“Happy” In Galoshes
2 out of 5 stars
“Happy” In Galoshes is not an album that’s meant to be reviewed. This isn’t to say it’s so piss-poor that the whole process of criticism would be wasted on it, though it’s not all that great either. Galoshes is just incredibly tricky to digest because, at its core, it’s little more than a vanity project made so Scott Weiland can pay homage to his favorite musicians.
The record itself is the auditory equivalent of a Tarantino flick, but without any underlying semblance of auteurial style to mark the patchwork of musical references as Weiland’s own contraption. So in a strange way, the album’s really closer to being an anti-vanity project. It’s a solo record that reflects nothing of Weiland’s persona other than that he loves a lot of different types of music.
The record’s brazen ridiculousness can be deftly expressed with a single example: One of the tracks is a “Garage Band”-y cover of David Bowie’s “Fame” featuring Paul Oakenfold (a DJ and trance music wizard). Nobody asked for this song. Most people listening to Galoshes will skip over it every single time. Weiland cites Bowie as one of his biggest influences, but that’s no excuse for the laughably prosaic imitation. He would’ve been better off exorcising his Ziggy fixations at a karaoke bar — that’s essentially what he’s doing anyway on the grossly expendable cut.
The whole album forces the listener into a big game of spot-the-influence that may make for some sublimely entertaining diversion, but still doesn’t make the songs anything more than the sum of their transparently pilfered parts. In “Be Not Afraid,” was Weiland going for a grating caricature of tattered-heart U2 balladry, or were his vocal chops simply too meager to handle the upper register, Thom Yorke-style warbling the track required? “Big Black Monster” is slightly more successful, mashing crisp snare hits and slinky vintage keyboards in the vein of Steely Dan, then adding mean electro-funk synth à la Of Montreal. And to top it off, Weiland croons in a Prince-like falsetto all over the track.
Only a few songs verge on transcending the album’s scattershot collage of hijacked archetypes. “Beautiful Day” rips the tense chord progression from “One” by Three Dog Night and stretches it over the loom of a Beatles-esque circus stomp, adding spooky synths and kettle drums for further exoticism. The resulting concoction is something both warmly familiar and intoxicatingly eccentric. “Killing Me Sweetly” recalls the alcoholic nostalgia of Weiland’s Stone Temple Pilots roots but also demonstrates that his voice has fermented into an unbecoming whine over the years.

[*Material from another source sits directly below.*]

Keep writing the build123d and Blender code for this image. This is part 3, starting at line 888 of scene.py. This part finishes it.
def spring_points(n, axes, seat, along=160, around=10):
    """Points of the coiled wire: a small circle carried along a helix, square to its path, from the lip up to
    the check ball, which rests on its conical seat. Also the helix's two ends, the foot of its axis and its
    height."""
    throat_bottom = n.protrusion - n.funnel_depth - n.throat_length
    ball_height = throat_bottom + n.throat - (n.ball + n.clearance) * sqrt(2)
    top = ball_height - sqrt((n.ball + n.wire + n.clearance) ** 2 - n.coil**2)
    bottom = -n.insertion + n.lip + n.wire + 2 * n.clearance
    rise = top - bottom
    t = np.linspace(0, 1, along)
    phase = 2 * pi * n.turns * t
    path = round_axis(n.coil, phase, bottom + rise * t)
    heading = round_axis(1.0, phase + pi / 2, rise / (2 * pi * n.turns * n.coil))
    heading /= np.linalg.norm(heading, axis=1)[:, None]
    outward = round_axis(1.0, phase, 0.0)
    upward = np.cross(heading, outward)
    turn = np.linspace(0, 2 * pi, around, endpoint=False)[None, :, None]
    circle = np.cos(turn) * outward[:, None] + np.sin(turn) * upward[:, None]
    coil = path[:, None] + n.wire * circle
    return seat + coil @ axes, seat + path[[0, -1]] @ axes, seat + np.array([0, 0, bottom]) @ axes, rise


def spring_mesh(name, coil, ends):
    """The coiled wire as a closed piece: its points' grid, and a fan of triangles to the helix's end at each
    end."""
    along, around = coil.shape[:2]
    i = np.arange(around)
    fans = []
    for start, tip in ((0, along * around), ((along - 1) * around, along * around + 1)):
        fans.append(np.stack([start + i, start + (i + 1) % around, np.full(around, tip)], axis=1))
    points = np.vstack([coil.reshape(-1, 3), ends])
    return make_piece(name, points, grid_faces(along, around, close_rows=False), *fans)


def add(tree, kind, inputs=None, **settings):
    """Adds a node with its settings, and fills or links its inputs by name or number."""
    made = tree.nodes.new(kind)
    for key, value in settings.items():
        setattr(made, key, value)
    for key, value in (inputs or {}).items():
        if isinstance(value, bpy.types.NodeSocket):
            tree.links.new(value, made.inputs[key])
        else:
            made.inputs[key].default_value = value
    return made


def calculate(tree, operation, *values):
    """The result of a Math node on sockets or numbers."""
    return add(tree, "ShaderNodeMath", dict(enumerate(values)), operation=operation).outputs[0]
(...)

Still, something about Galoshes is strangely endearing. Maybe it’s the dog-eyed glee Weiland must’ve felt while recording it. The album radiates with the naïve spark of a lanky pre-teen dancing at a bar mitzvah with a contagious aura of unabashed uncool. This is especially apparent on “Blind Confusion,” a song where Weiland channels the radio-humping power-pop ghosts of No Doubt. He sounds uncomfortably out of place, like a sweaty, potbellied 55-year-old version of Jon Bon Jovi trying to get a bunch of little kids to sing along and dance. Weiland may have lost his ability to discern between what’s cool and what’s not, but the whole affair is turbo-charged with such caffeinating energy that it’s hard not to crack a smile. Galoshes is an alluring mess that’s sure to be pegged with many adjectives, but “boring” won’t be one of them.